══ Supplied data ══

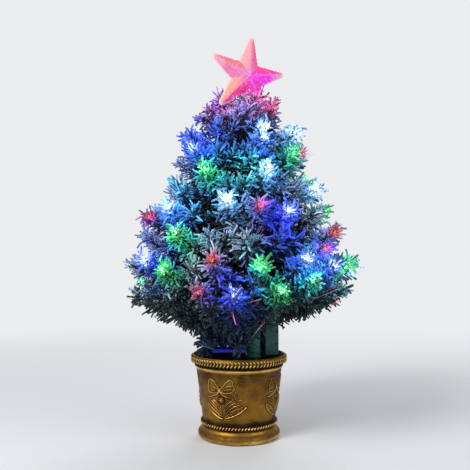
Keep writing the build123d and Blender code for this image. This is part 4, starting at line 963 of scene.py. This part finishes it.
def bell_ridges(points):
    """For each raised line, knot and dot: every point's distance in widths, its height and its groove."""
    found = [(gap_to_line(points, rounded(line)) / (width * ridge_width_share), raised, 1.0)
             for line, width, raised in raised_lines]
    dots = [(x + across * k, y + up * k, radius, raised, 0.0)
            for count, (x, y), (across, up), radius, raised in dot_rows for k in range(count)]
    found += [(np.hypot(*(points - (x, y)).T) / radius, raised, groove)
              for x, y, radius, raised, groove in (*knots, *dots)]
    return found


def bell_heights(points):
    """The relief's height over the wall and how bright it is worn, at points given from the knot."""
    base, crest, groove, strip = np.zeros((4, len(points)))
    for outline, raised, domed in raised_shapes:
        line = rounded(outline, closed=True)
        edge = gap_to_line(points, np.vstack([line, line[:1]]))
        edge = np.where(inside(points, line), edge, -edge)
        height = raised * smooth_step(edge, *bell_edges) + domed * smooth_step(edge, 0.0, dome_width)
        base = np.maximum(base, height)
    for gap, raised, grooved in bell_ridges(points):
        crest = np.maximum(crest, raised * np.exp(-gap ** 2))
        groove = np.maximum(groove, grooved * np.exp(-((gap - groove_at) / groove_spread) ** 2))
        strip = np.maximum(strip, 1 - smooth_step(gap, *strip_edges))
    groove *= 1 - np.clip(crest, 0, 1)
    height = np.maximum(base * (1 - groove_share * groove), strip_raised * strip) + crest_share * crest
    worn = worn_least + worn_base * base + worn_crest * np.clip(crest, 0, crest_most) - worn_groove * groove
    return height, np.clip(worn, 0, 1)


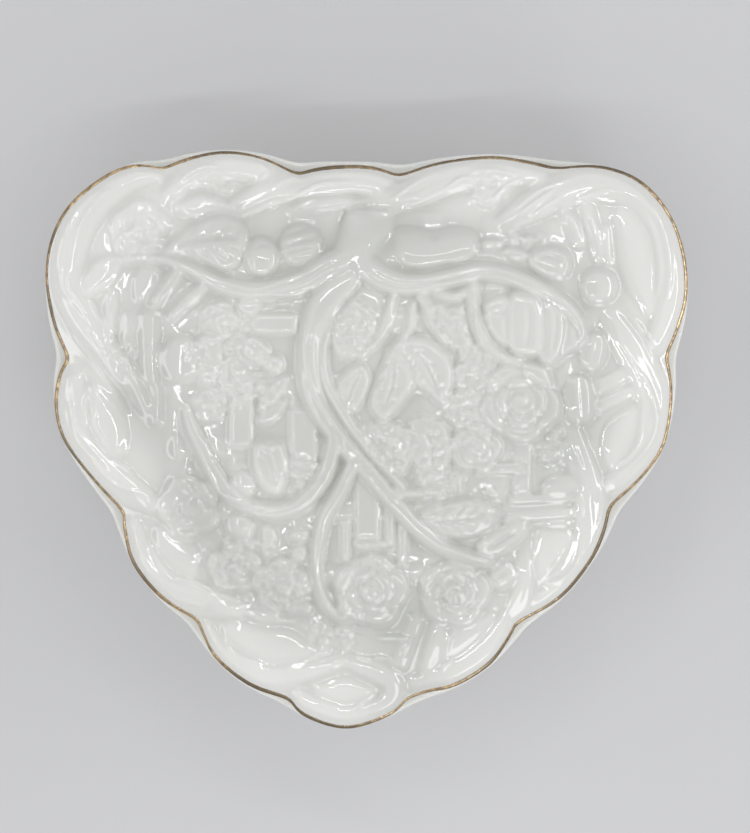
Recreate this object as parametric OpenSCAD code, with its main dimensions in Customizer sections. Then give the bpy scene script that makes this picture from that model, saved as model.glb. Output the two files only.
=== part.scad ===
// Heart-shaped porcelain trinket box: a scalloped, gilded lid that lifts off a lobed bowl.
// Frame: origin under the middle of the foot, +Z up, the heart's point towards -Y. Millimetres.

/* [Lid] */
// Width of the lid across its gilded edge
lid_width = 128.6; // [110:0.2:150]
// Height of the dome's crown above the lid's seat
dome_height = 13; // [10:0.5:18]
// Height of the lid's lip, from its seat to the top of the gilding
lip_height = 3.2; // [2.6:0.1:4.5]
// How far the locating flange reaches down into the bowl
flange_depth = 4.5; // [3:0.5:7]
// Thickness of the locating flange
flange_wall = 2.6; // [2:0.1:3.2]
// Width of the gilded line
gilding_width = 0.9; // [0.6:0.1:1.4]
// Thickness that stands in for the gilding
gilding_thick = 0.2; // [0.15:0.05:0.3]

/* [Bowl] */
// Height of the bowl's rim above the table
bowl_height = 38; // [30:1:48]
// Height of the foot ring
foot_height = 2; // [1.5:0.5:3]
// Width of the foot ring's bearing face
foot_wall = 3; // [2:0.5:4]

/* [Porcelain] */
// Thickness of the bowl's wall and of the lid's dome
wall = 3.2; // [2.8:0.1:3.8]
// Gap between the flange and the bowl's mouth
mouth_gap = 0.7; // [0.5:0.1:1.2]
// Gap between the lid's seat and the bowl's rim, for the two glazed faces
seat_gap = 0.3; // [0.3:0.1:0.5]

/* [Hidden] */

// The lid's edge: one row a lobe, clockwise from the left-hand notch. A row starts at the notch
// where its lobe begins, then follows the lobe's crown. The rows fit a lid drawn_width wide.
drawn_width = 128.6;
lobes = [
    [[-60, 16.5], [-63, 24], [-64.3, 33], [-63, 41], [-59.3, 47.5], [-52.5, 53], [-46.5, 55.2]],
    [[-41, 54.5], [-35.3, 56.7], [-28.3, 57.9], [-21, 56.7]],
    [[-14, 53.5], [-9, 54.7], [-3.3, 55.1], [1.7, 54.7]],
    [[6.5, 53.1], [14.7, 55.7], [24.7, 56.9], [32, 56]],
    [[38, 54.6], [46.7, 55], [54.7, 52.2], [60.4, 46], [63.6, 38], [64.3, 29.5], [62.8, 23]],
    [[60.3, 17], [61.2, 11], [61, 5], [59.3, -2], [54.8, -8]],
    [[49, -13.3], [47.6, -19], [45, -24.5], [39, -31.7]],
    [[30.2, -36.8], [28.2, -40.5], [24.5, -45.3], [17.7, -49.4], [12, -50.6]],
    [[8.2, -52], [4.5, -55.3], [-4, -57.9], [-12.3, -55.5]],
    [[-15.7, -52], [-23.3, -49.4], [-30, -44.2], [-32.6, -39.5]],
    [[-34, -36.2], [-41.3, -31.7], [-46.8, -25], [-48.6, -18.5]],
    [[-48.8, -14.5], [-55.3, -7.5], [-60.8, 0], [-62.5, 7], [-61.8, 12.7]]
];

steps = 3;                  // facets from one drawn point to the next
smooth_reach = 7;           // facets each way that the softened outline averages over
middle = [0, 4];            // the point that the rings close in on
seat_z = bowl_height + seat_gap;
bowl_overhang = 1.9;        // how far the softened outline grows to make the bowl's edge
bowl_softness = 0.4;        // share of the softened outline in the bowl's edge
rim_round = 0.8;            // rounding of the bowl's rim
mouth_softness = 0.3;       // extra softening of the bowl's mouth
rim_extra = 1;              // how much thicker the bowl is at its rim than below it

// A point of the curve through four points, between the middle two.
function spline(a, b, c, d, t) = 0.5 * (2 * b + (c - a) * t + (2 * a - 5 * b + 4 * c - d) * t * t
    + (3 * b - a - 3 * c + d) * t * t * t);

// One lobe's curve through its points q, without the last point.
function lobe_curve(q) = let (n = len(q) - 1) [
    for (i = [0:n - 1], j = [0:steps - 1])
        spline(i == 0 ? 2 * q[0] - q[1] : q[i - 1], q[i], q[i + 1],
            i == n - 1 ? 2 * q[n] - q[n - 1] : q[i + 2], j / steps)
];

// Every point p of a ring, averaged with its neighbours up to reach places away.
function softened(ring, reach) = let (n = len(ring)) [
    for (i = [0:n - 1])
        let (near = [for (k = [-reach:reach]) ring[(i + k + n) % n]]) sum(near) / len(near)
];
function sum(v, i = 0) = i == len(v) - 1 ? v[i] : v[i] + sum(v, i + 1);
function mix(a, b, share) = [for (i = [0:len(a) - 1]) a[i] * (1 - share) + b[i] * share];

// The ring moved outwards by d, square to itself.
function grown(ring, d) = let (n = len(ring)) [
    for (i = [0:n - 1])
        let (along = ring[(i + 1) % n] - ring[(i + n - 1) % n])
            ring[i] + d * [-along.y, along.x] / norm(along)
];

// The ring drawn in towards the middle, by d everywhere or to a share of its size.
function inset(ring, d) = [for (p = ring) p - d * (p - middle) / norm(p - middle)];
function shrunk(ring, share) = [for (p = ring) middle + share * (p - middle)];
function at(ring, z) = [for (p = ring) [p.x, p.y, z]];

lid_edge = (lid_width / drawn_width) * [
    for (i = [0:len(lobes) - 1])
        each lobe_curve(concat(lobes[i], [lobes[(i + 1) % len(lobes)][0]]))
];
soft_edge = softened(lid_edge, smooth_reach);
bowl_edge = grown(mix(lid_edge, soft_edge, bowl_softness), bowl_overhang);
bowl_soft = softened(bowl_edge, smooth_reach);
bowl_mouth = inset(mix(bowl_edge, bowl_soft, mouth_softness), wall + rim_extra);
flange_outer = inset(bowl_mouth, mouth_gap);
flange_inner = inset(flange_outer, flange_wall);
foot_outer = inset(mix(bowl_edge, bowl_soft, 0.8), 10.5);
foot_inner = inset(foot_outer, foot_wall);

// A closed skin over a stack of rings, flat at both ends.
module loft(rings) {
    n = len(rings[0]);
    last = len(rings) - 1;
    polyhedron(
        points = [for (r = rings) each r],
        faces = concat(
            [[for (i = [0:n - 1]) i]],
            [for (k = [0:last - 1], i = [0:n - 1])
                let (a = k * n + i, b = k * n + (i + 1) % n) each [[a, a + n, b], [b, a + n, b + n]]],
            [[for (i = [n - 1:-1:0]) last * n + i]]
        )
    );
}

// A closed hoop whose section is one point from each ring.
module hoop(rings) {
    n = len(rings[0]);
    m = len(rings);
    polyhedron(
        points = [for (r = rings) each r],
        faces = [
            for (k = [0:m - 1], i = [0:n - 1])
                let (a = k * n + i, b = k * n + (i + 1) % n, c = ((k + 1) % m) * n + i,
                    d = ((k + 1) % m) * n + (i + 1) % n) each [[a, c, d], [a, d, b]]
        ]
    );
}

// A flat hoop between two outlines.
module flat_ring(outer, inner, z, height) {
    translate([0, 0, z]) linear_extrude(height) difference() {
        polygon(outer);
        polygon(inner);
    }
}

// The bowl: its belly swells from the foot to a lobed rim, and its floor is coved.
module bowl() {
    belly = mix(bowl_edge, bowl_soft, 0.2);
    low = mix(bowl_edge, bowl_soft, 0.8);
    top = bowl_height;
    floor_z = foot_height + wall;
    color("ivory") loft([
        at(inset(low, 9.5), foot_height),
        at(inset(low, 6), foot_height + 2.2),
        at(inset(mix(low, belly, 0.4), 3), foot_height + 7),
        at(inset(belly, 0.8), top * 0.42),
        at(inset(belly, 0), top * 0.65),
        at(inset(bowl_edge, 0.6), top * 0.86),
        at(bowl_edge, top - rim_round - 0.6),
        at(inset(bowl_edge, 0.25), top - 0.3),
        at(inset(bowl_edge, rim_round), top),
        at(inset(bowl_mouth, -0.4), top),
        at(bowl_mouth, top - 0.4),
        at(inset(bowl_mouth, 0.1), top * 0.86),
        at(inset(bowl_soft, wall + 1.4), top * 0.42),
        at(inset(bowl_soft, wall + 4.2), floor_z + 4.5),
        at(inset(bowl_soft, wall + 8), floor_z + 1),
        at(inset(bowl_soft, wall + 12), floor_z)
    ]);
}

// The ring that the bowl stands on, left unglazed.
module foot_ring() {
    color("linen") flat_ring(foot_outer, foot_inner, 0, foot_height);
}

// Where the gilding lies on the lip: from the lip's widest point to its top.
lip_low = at(lid_edge, seat_z + lip_height - gilding_width);
lip_top = at(inset(lid_edge, gilding_width * 0.75), seat_z + lip_height);

// The lid: a lip, a dome that loses its lobes towards the crown, and a hollow underneath.
module lid_shell() {
    soft = soft_edge;
    crown = seat_z + dome_height;
    color("ivory") loft([
        at(shrunk(soft, 0.08), crown - wall),
        at(shrunk(soft, 0.3), crown - wall - 0.5),
        at(shrunk(soft, 0.55), crown - wall - 2),
        at(shrunk(soft, 0.78), crown - wall - 5.2),
        at(inset(flange_inner, 1.6), seat_z + 2),
        at(inset(flange_inner, 0.5), seat_z),
        at(inset(lid_edge, 1), seat_z),
        at(inset(lid_edge, 0.2), seat_z + 0.7),
        at(lid_edge, seat_z + 1.4),
        lip_low,
        lip_top,
        at(inset(mix(lid_edge, soft, 0.2), 3.2), seat_z + lip_height + 0.7),
        at(inset(mix(lid_edge, soft, 0.5), 8), seat_z + lip_height + 2.6),
        at(shrunk(soft, 0.78), crown - 4.8),
        at(shrunk(soft, 0.55), crown - 1.9),
        at(shrunk(soft, 0.3), crown - 0.5),
        at(shrunk(soft, 0.08), crown)
    ]);
}

// The ring under the lid that drops into the bowl's mouth and keeps the lid in place.
module lid_flange() {
    color("linen") flat_ring(flange_outer, flange_inner, seat_z - flange_depth, flange_depth);
}

// The gilded line, a thin hoop over the lip's upper corner.
module lid_gilding() {
    proud = gilding_thick;
    color("gold") hoop([
        lip_top,
        lip_low,
        at(grown(lid_edge, proud), seat_z + lip_height - gilding_width + 0.1),
        at(inset(lid_edge, gilding_width * 0.75 - 0.1), seat_z + lip_height + proud)
    ]);
}

bowl();
foot_ring();
lid_shell();
lid_flange();
lid_gilding();
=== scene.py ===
import math

import bpy
import numpy as np
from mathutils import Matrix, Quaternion, Vector


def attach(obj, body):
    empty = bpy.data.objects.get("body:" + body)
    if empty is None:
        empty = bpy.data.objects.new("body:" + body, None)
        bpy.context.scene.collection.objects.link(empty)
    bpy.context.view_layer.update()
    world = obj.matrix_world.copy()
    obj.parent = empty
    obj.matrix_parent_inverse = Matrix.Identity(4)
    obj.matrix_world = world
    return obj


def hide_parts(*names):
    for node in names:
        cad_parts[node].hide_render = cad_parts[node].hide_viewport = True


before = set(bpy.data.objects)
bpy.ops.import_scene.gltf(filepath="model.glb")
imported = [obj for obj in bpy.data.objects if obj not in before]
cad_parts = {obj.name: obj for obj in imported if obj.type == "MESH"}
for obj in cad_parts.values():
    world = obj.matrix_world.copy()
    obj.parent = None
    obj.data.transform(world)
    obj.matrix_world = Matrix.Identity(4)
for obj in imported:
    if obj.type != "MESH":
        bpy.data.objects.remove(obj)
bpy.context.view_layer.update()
MM = 0.001                  # the shapes are worked out in millimetres


# ---------------------------------------------------------------- relief
# The relief is built on a square grid, in millimetres above a smooth surface. Every motif is
# one call, and the later ones lie over the earlier ones.
CELL = 0.2
STEP = 0.3                  # from one point to the next of the curves that motifs follow
LID_FIELD = (-67, -60)      # the south-west corner of the lid's grid
MARGIN = 20                 # how far the bowl's unrolled grid goes on past its two ends
BOWL_FIELD = (-MARGIN, 0)


def catmull(a, b, c, d, t):
    """The Catmull-Rom curve from b to c, at the shares t of the way."""
    return 0.5 * (2 * b + (c - a) * t + (2 * a - 5 * b + 4 * c - d) * t**2
                  + (3 * b - a - 3 * c + d) * t**3)


def spline(points, closed=False):
    """A smooth curve through the points, whose columns after x and y are carried along."""
    p = np.array(points, float)
    if closed:
        p = np.vstack([p[-1], p, p[0], p[1]])
    else:
        p = np.vstack([2 * p[0] - p[1], p, 2 * p[-1] - p[-2]])
    out = []
    for a, b, c, d in zip(p, p[1:], p[2:], p[3:]):
        n = max(2, int(np.hypot(*(c - b)[:2]) / STEP))
        out.append(catmull(a, b, c, d, (np.arange(n) / n)[:, None]))
    if not closed:
        out.append(p[-2][None])
    return np.vstack(out)


def smoothstep(t):
    """From 0 to 1 without a corner, as t goes from 0 to 1."""
    t = np.clip(t, 0, 1)
    return t * t * (3 - 2 * t)


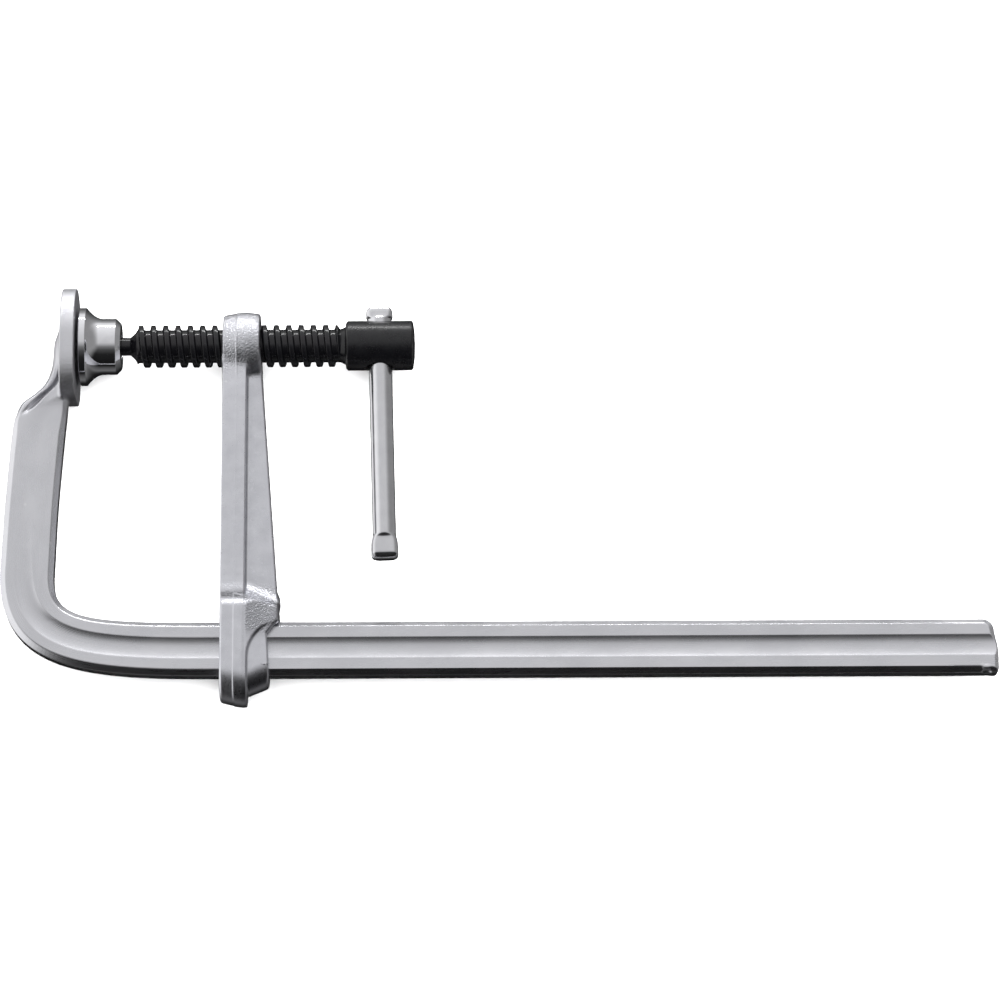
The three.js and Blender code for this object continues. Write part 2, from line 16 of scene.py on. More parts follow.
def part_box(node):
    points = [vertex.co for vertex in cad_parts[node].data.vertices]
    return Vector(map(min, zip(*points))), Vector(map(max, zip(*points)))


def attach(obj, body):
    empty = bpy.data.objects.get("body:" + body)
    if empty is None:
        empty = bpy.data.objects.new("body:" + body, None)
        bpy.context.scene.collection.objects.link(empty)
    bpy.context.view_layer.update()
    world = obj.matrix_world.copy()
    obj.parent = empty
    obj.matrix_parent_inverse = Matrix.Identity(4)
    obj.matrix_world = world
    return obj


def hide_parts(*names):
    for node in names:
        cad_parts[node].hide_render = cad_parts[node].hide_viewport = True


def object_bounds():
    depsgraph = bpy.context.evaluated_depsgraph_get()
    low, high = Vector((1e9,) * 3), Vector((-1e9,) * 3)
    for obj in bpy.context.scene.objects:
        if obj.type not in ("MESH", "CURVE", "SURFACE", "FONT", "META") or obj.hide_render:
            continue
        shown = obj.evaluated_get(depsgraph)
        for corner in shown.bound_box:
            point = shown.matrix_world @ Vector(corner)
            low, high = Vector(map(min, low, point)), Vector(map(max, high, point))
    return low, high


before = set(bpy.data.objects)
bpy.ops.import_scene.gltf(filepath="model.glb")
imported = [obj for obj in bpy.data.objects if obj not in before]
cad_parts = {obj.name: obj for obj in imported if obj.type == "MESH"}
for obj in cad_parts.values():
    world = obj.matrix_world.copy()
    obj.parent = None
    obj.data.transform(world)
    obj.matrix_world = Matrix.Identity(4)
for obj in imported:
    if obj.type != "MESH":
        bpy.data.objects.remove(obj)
CAD_BOX = [list(corner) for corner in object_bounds()]

# ---- Driving dimensions, in millimetres ----------------------------------------------------------

MM = 0.001

BAR_DROP = 127.7  # from the spindle's axis down to the bar's centre line
BAR_WIDTH = 22.0
BAR_THICKNESS = 10.5
BAR_BEVEL = 2.2
BAR_BEVEL_ROUND = 0.35
BAR_EDGE_ROUND = 0.2  # on the straight stretch, which was only drawn
BAR_END_X = 370.0
BAR_END_SLANT = 1.7  # how much further the free end reaches at its outer half than at its inner corner
BAR_END_CORNER = 4.5
BAR_END_LOW_CORNER = 1.8
GROOVE_HALF_WIDTH = 4.3
GROOVE_DEPTH = 1.0
BEND_START_X = 50.0

JAW_HALF_WIDTH = 24.1
JAW_HALF_HEIGHT = 19.4
JAW_LOW_REACH = 22.8
JAW_LOW_POWER = 3.6  # how square its lower half is, where 2 is an ellipse
JAW_RIM_THICKNESS = 5.9
JAW_BACK_CONE = 1.6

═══

- [Problem description]
Write out each line exactly as it appears, from the line with "lid in place." up to and including the line with "out in millimetres".

- [Full solution]
// The ring under the lid that drops into the bowl's mouth and keeps the lid in place.
module lid_flange() {
    color("linen") flat_ring(flange_outer, flange_inner, seat_z - flange_depth, flange_depth);
}

// The gilded line, a thin hoop over the lip's upper corner.
module lid_gilding() {
    proud = gilding_thick;
    color("gold") hoop([
        lip_top,
        lip_low,
        at(grown(lid_edge, proud), seat_z + lip_height - gilding_width + 0.1),
        at(inset(lid_edge, gilding_width * 0.75 - 0.1), seat_z + lip_height + proud)
    ]);
}

bowl();
foot_ring();
lid_shell();
lid_flange();
lid_gilding();
=== scene.py ===
import math

import bpy
import numpy as np
from mathutils import Matrix, Quaternion, Vector


def attach(obj, body):
    empty = bpy.data.objects.get("body:" + body)
    if empty is None:
        empty = bpy.data.objects.new("body:" + body, None)
        bpy.context.scene.collection.objects.link(empty)
    bpy.context.view_layer.update()
    world = obj.matrix_world.copy()
    obj.parent = empty
    obj.matrix_parent_inverse = Matrix.Identity(4)
    obj.matrix_world = world
    return obj


def hide_parts(*names):
    for node in names:
        cad_parts[node].hide_render = cad_parts[node].hide_viewport = True


before = set(bpy.data.objects)
bpy.ops.import_scene.gltf(filepath="model.glb")
imported = [obj for obj in bpy.data.objects if obj not in before]
cad_parts = {obj.name: obj for obj in imported if obj.type == "MESH"}
for obj in cad_parts.values():
    world = obj.matrix_world.copy()
    obj.parent = None
    obj.data.transform(world)
    obj.matrix_world = Matrix.Identity(4)
for obj in imported:
    if obj.type != "MESH":
        bpy.data.objects.remove(obj)
bpy.context.view_layer.update()
MM = 0.001                  # the shapes are worked out in millimetres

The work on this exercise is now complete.